Best Practice: Policy assertion authors should define assertions that are attachment agnostic.  Policy subjects should be identified by policy authors.

5.3 Policy Framework and Attachments Extensibility

Best Practice: Policy assertion authors should utilize the framework and attachments provided whenever possible.
Best Practice: If they need to extend the framework or attachments provided, Policy assertions authors should read the Note on extensibility and utilize only the extensibility points provided by the framework and attachments.

5.4 Supporting New Policy Subjects

Section 2<http://dev.w3.org/cvsweb/~checkout~/2006/ws/policy/ws-policy-guidelines.html?content-type=text/html;%20charset=utf-8#Assertions> identifies that it is a best practice for policy authors to define the set of policy subjects to which policy assertions can be attached. Over time, new policy subjects may need to be defined. When this occurs, a policy assertion author may update the list of policy subjects supported by an assertion.
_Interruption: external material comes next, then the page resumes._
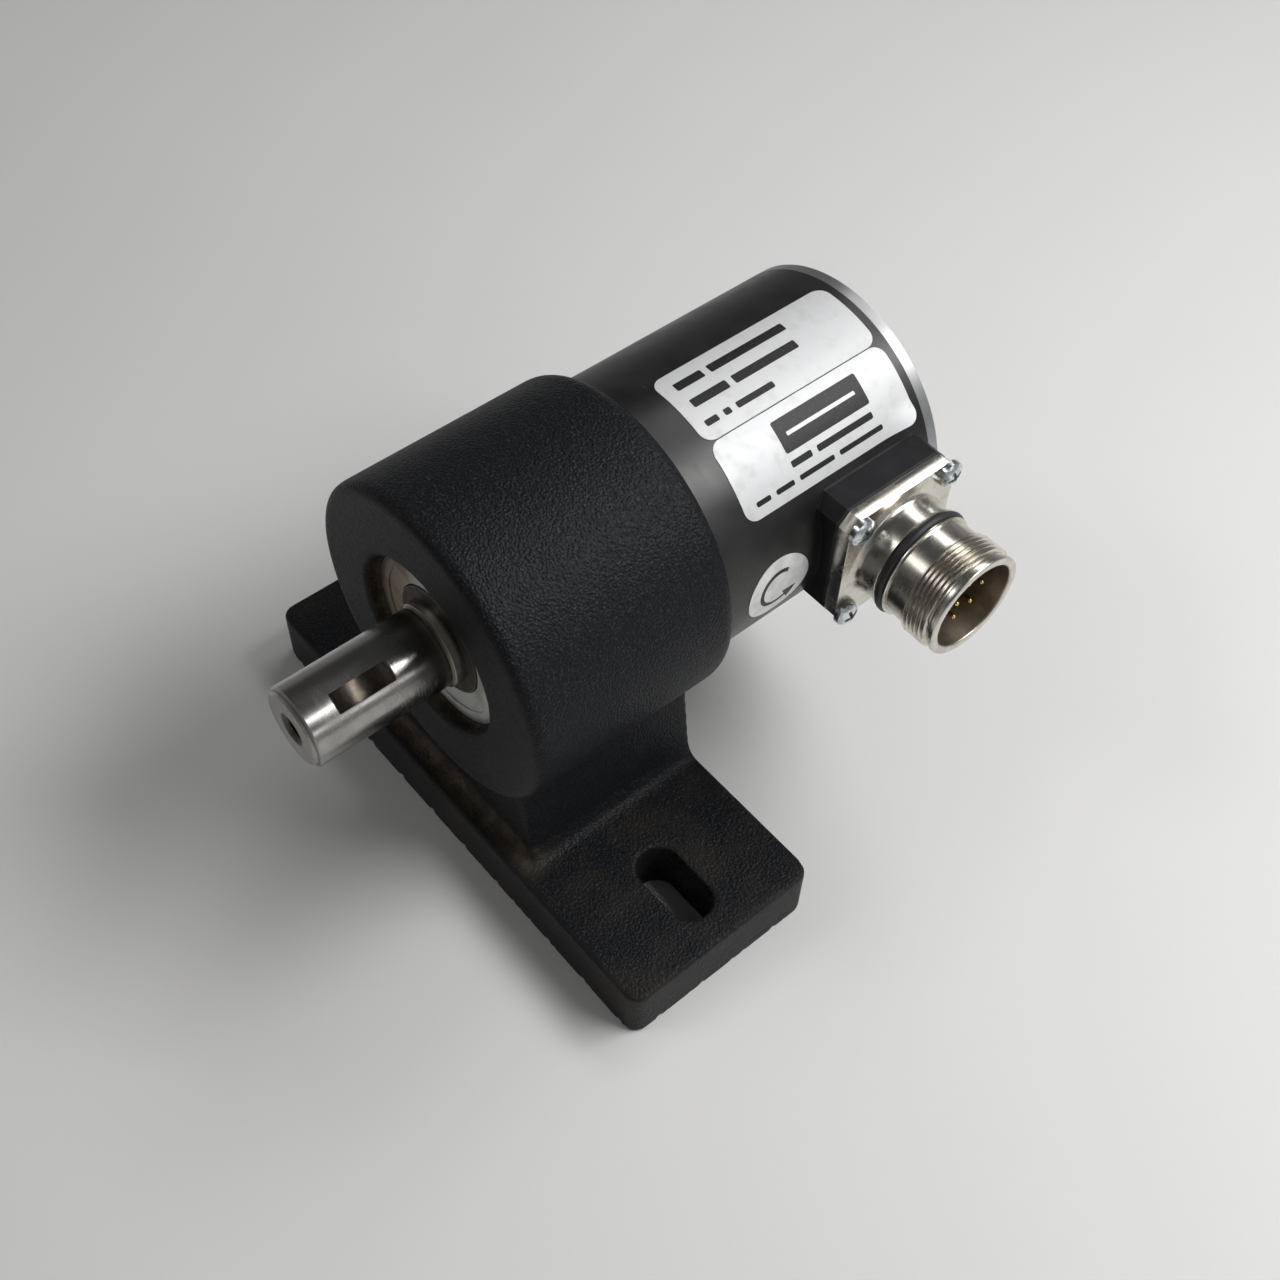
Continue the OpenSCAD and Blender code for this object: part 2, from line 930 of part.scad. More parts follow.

When the assertion's semantics do not change to invalidate any of the original policy subjects but new policy subjects need to be added, it may be possible to use the same assertion to designate the additional policy subjects without a namespace change. For example, a policy assertion for a protocol that is originally designed for endpoint policy subject may add message policy subject to indicate finer granularity in the attachment provided that endpoint policy subject is also retained in its design. When new policy subjects are added it is incumbent on the authors to retain the semantic of the policy assertion.

Best Practice: An assertion description should specify a policy subject.